Indeed, the rationale behind service delivery platforms is that they are designed to break down the service silos by offering a horizontal architecture in which every element is integrated by a common set of protocols and standardised data formats, enabling individual resources to be used and re-used across a wide range of services.

For example, a single database of every customer’s profile and usage history shared horizontally across all services not only reduces the risks of data conflict and corruption inherent in siloed systems, but also enables operators to offer more flexible of services with far greater efficiency.

Information gleaned from a customer profile and passed through a policy engine can alert the network to the fact that this customer has paid a premium for guaranteed bandwidth and make the necessary network resources available in real time. But it all requires tight integration across the whole network architecture.

New strategies
Two strategies are beginning to emerge to address the mediation challenge and while both are vendor-driven, it will be the operators who decide which ultimately become ascendant.

The first is a standards-based approach to mediation based around a common set of protocols. The Telemanagement Forum (TMF) has worked on the problem of OSS integration for a number of years and while it has developed a standard Shared Information/Data (SID) model as part of the group’s Next-Generation OSS (NGOSS) roadmap, take-up was initially slow. Indeed, NGOSS-compliance is proving to be a barometer for the change in thinking taking place among service providers.

Twelve months ago, OSS vendors were reporting that operators were only paying lip service to NGOSS by demanding compliance in the RFP, but putting the issue on the back burner after the contract had been signed. They were more concerned with getting the new system up and running, and felt the longer-term OSS issues could wait. Things have moved on however, and OSS vendors are now touting NGOSS-compliance as a USP for their wares, a sure sign that operators are getting serious about compliance.

For those operators that are looking for a quick fix to integration however, most of the major vendors are offering integrated network inventory platforms for service fulfilment and delivery, which include integrated OSS , interfaces.  For the most part, the larger companies offering such solutions have gained the necessary expertise through acquisition of specialist vendors, sparking a wave of consolidation in the OSS sector, which shows few signs of abating.

IBM began the M&A feeding frenzy with its purchase of Micromuse at the end of 2005. This was followed a few months later when, following its acquisition of converged billing vendor Portal, Oracle purchased OSS vendor MetaSolve. Since then, the most significant deals came in 2007 when Amdocs paid around $230 million for Bath, UK-based Cramer Systems and Ericsson acquired Finnish software developer Distocraft.
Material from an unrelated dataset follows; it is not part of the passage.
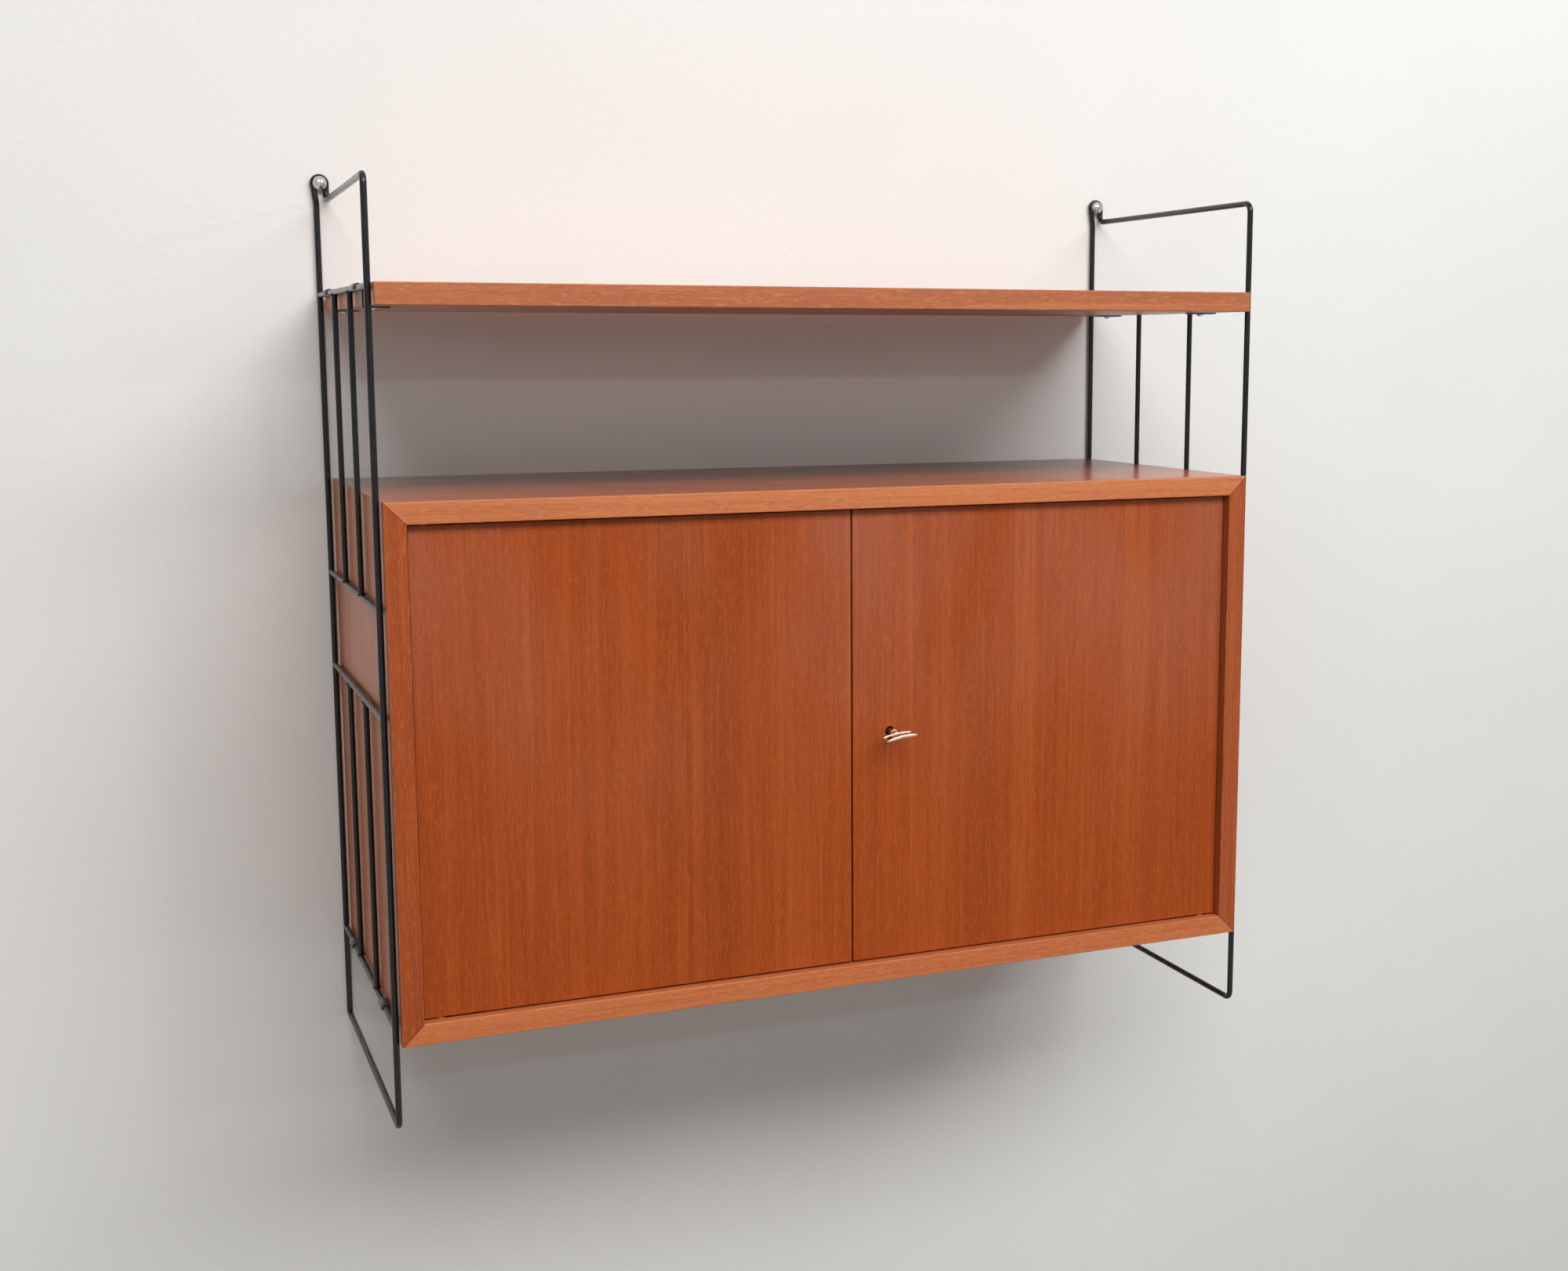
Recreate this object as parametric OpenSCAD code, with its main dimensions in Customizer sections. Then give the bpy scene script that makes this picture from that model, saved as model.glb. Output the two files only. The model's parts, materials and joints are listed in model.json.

As a result of these acquisitions, all of those companies, along with long-term OSS players such as Hewlett Packard and Nokia Siemens Networks, now offer unified OSS in one form or another. However, there are still a significant number of smaller vendors in the marketplace such as Visionael, Comptel and Netcracker to name but a few, who are offering similar products which they have either developed themselves or have banded together with other ISV’s in order to guarantee interoperability.

The question facing the industry, however, is whether operators will be happy to adopt a single-vendor approach, albeit with promises that even the major vendors’ platforms will be interoperable, or put their own systems together using a range of smaller vendors to source the platform elements.

The problem with the former is that operators face vendor lock-in, should promises of open standards compliance prove hollow. With the latter approach, operators run the risk of incurring the hidden costs of managing a large number of suppliers, however standards-based interoperability will put more leverage in the hands of operators who, in theory at least, will be able to swap suppliers almost at will.

There is one other change taking place in the OSS sector, however it has more to do with attitudes than technologies. The knock on effect of developing a new approach to OSS is that vendors are responding with IT-based solutions to integrate and enhance the functions of OSS , effectively shifting OSS from the network to the IT domain.

At the same time, OSS is becoming more closely integrated into the service and fulfilment layers above and is becoming an integral part of a wider business intelligence platform. Indeed, this process is presenting one of the greatest challenges the telecoms industry has faced, because it requires a radical change of mindset to shift responsibility for core network functions away from the network domain, but that is what will be required if OSS resources are to be fully exploited in the future.

“After all,” as a senior member of a network operating company recently remarked, “you wouldn’t want to hand responsibility for your business modelling to a network engineer, would you?”